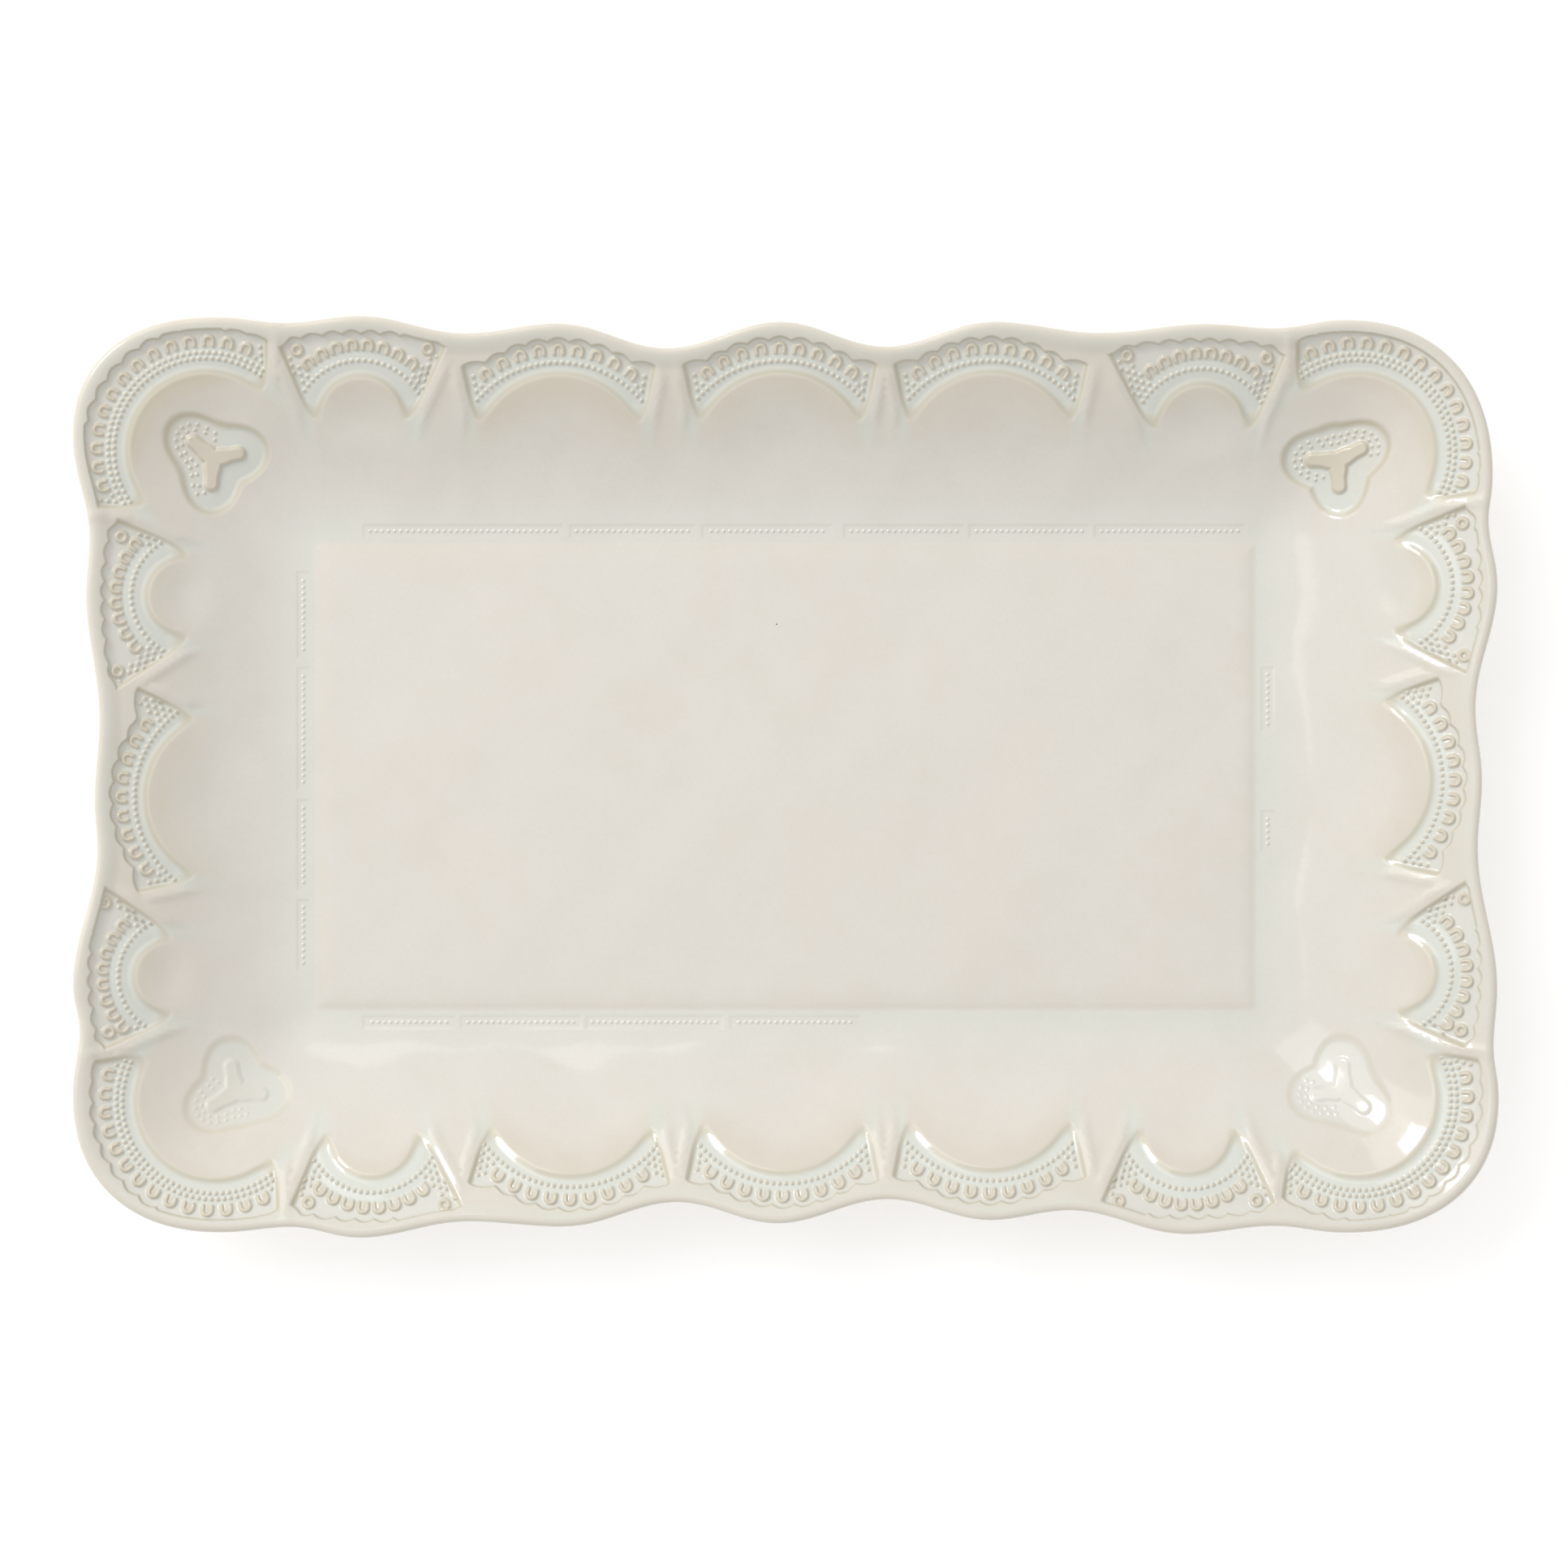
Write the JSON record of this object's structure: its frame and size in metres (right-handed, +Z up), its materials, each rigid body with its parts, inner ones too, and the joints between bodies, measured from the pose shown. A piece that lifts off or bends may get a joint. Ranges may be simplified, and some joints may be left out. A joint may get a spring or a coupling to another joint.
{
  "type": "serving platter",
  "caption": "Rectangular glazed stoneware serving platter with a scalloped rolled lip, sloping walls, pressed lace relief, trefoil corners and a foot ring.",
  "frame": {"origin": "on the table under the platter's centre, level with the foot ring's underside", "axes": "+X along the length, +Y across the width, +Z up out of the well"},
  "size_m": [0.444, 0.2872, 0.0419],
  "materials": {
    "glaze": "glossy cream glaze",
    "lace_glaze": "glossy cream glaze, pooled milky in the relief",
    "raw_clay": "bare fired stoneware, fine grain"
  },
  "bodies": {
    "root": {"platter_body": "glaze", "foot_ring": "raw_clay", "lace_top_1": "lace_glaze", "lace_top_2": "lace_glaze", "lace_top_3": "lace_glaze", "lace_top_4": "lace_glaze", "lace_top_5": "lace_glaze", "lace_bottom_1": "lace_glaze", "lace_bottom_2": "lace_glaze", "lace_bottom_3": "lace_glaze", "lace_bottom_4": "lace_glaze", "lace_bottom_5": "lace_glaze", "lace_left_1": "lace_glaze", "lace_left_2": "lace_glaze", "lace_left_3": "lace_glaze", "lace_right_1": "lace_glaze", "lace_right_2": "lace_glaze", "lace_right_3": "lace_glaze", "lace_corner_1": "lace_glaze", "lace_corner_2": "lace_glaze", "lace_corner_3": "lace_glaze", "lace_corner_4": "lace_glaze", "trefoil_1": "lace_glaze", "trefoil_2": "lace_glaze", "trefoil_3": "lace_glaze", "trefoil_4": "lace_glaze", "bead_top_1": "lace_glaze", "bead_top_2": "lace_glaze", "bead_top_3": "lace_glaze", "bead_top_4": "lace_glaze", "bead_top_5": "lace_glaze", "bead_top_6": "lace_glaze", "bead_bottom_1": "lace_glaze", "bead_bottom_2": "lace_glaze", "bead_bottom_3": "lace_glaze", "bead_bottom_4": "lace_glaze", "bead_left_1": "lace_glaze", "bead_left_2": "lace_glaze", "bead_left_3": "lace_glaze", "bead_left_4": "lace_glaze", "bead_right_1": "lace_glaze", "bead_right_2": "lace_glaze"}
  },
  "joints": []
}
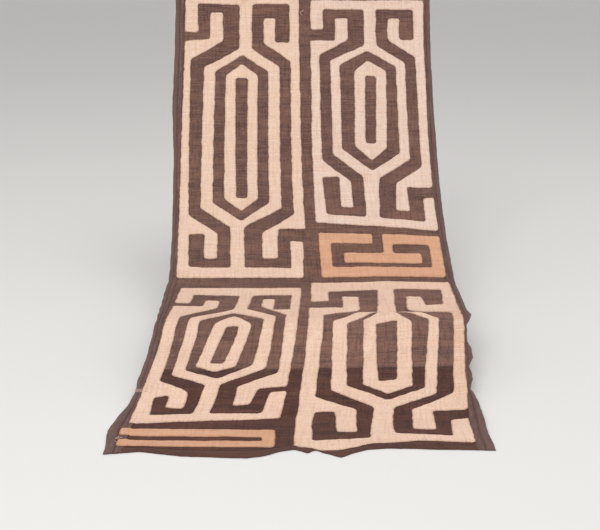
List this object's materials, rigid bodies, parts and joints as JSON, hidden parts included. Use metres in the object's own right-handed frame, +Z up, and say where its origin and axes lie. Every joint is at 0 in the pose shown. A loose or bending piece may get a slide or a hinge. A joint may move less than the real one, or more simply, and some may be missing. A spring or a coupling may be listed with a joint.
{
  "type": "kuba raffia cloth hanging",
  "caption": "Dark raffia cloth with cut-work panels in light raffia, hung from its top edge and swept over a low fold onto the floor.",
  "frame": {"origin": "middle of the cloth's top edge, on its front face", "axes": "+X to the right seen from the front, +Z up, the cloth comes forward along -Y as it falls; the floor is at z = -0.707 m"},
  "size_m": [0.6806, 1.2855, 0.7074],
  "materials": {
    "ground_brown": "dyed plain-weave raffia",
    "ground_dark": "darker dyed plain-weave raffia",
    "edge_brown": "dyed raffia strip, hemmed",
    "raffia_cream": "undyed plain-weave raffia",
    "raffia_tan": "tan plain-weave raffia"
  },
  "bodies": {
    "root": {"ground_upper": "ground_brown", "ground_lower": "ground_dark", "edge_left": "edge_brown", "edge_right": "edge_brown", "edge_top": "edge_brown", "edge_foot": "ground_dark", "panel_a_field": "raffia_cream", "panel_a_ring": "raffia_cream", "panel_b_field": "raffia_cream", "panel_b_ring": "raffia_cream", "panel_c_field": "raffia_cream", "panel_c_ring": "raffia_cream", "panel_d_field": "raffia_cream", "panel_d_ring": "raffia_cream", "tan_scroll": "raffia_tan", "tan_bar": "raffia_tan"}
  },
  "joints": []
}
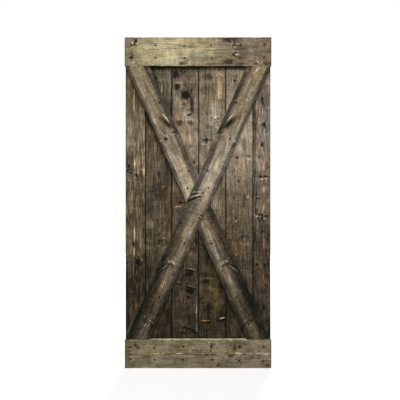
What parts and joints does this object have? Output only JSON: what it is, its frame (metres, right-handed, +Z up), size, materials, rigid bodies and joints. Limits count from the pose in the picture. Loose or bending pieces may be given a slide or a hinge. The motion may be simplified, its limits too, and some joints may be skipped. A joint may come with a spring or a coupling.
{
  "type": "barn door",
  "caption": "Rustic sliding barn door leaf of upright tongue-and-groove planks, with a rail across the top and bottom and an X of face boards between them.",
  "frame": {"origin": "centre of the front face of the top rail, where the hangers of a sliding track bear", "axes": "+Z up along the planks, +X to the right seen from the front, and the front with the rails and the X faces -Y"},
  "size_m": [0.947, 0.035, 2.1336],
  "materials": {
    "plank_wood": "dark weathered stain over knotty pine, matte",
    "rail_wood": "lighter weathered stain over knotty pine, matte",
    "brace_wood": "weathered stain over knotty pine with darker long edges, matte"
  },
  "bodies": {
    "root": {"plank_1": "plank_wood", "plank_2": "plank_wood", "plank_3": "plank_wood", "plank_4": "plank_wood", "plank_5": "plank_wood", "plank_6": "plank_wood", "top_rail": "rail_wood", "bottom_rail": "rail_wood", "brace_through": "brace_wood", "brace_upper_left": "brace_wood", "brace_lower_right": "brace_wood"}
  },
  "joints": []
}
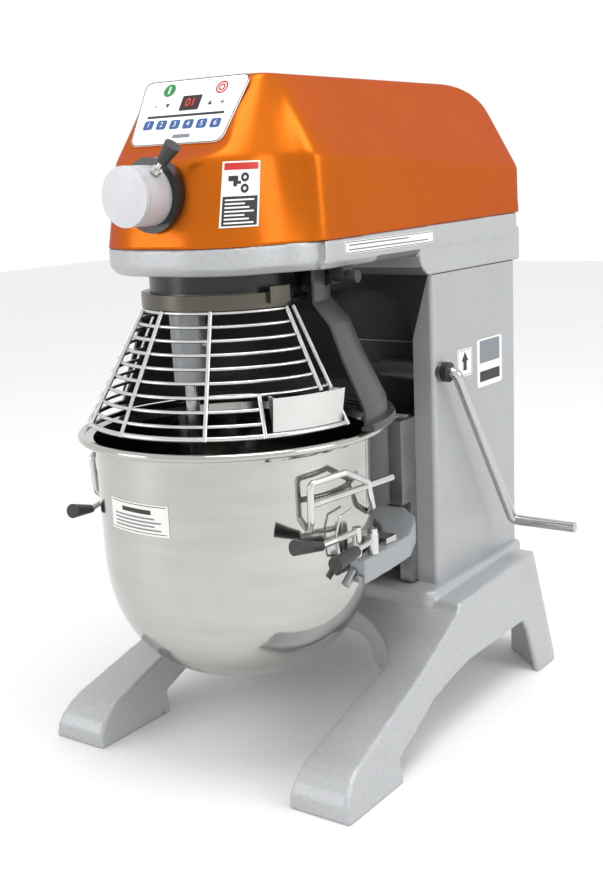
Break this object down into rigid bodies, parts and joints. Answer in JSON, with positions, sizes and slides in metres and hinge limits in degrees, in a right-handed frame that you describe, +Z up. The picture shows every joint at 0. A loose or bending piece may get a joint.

REQUIRED TASK:
Lines that hold the word "parts" are the ones to return, every one of them.

ANSWER:
Write the JSON record of this object's structure: its frame and size in metres (right-handed, +Z up), its materials, each rigid body with its parts, inner ones too, and the joints between bodies, measured from the pose shown. A piece that lifts off or bends may get a joint. Ranges may be simplified, and some joints may be left out. A joint may get a spring or a coupling to another joint.
List this object's materials, rigid bodies, parts and joints as JSON, hidden parts included. Use metres in the object's own right-handed frame, +Z up, and say where its origin and axes lie. Every joint is at 0 in the pose shown. A loose or bending piece may get a slide or a hinge. A joint may move less than the real one, or more simply, and some may be missing. A spring or a coupling may be listed with a joint.
What parts and joints does this object have? Output only JSON: what it is, its frame (metres, right-handed, +Z up), size, materials, rigid bodies and joints. Limits count from the pose in the picture. Loose or bending pieces may be given a slide or a hinge. The motion may be simplified, its limits too, and some joints may be skipped. A joint may come with a spring or a coupling.
Break this object down into rigid bodies, parts and joints. Answer in JSON, with positions, sizes and slides in metres and hinge limits in degrees, in a right-handed frame that you describe, +Z up. The picture shows every joint at 0. A loose or bending piece may get a joint.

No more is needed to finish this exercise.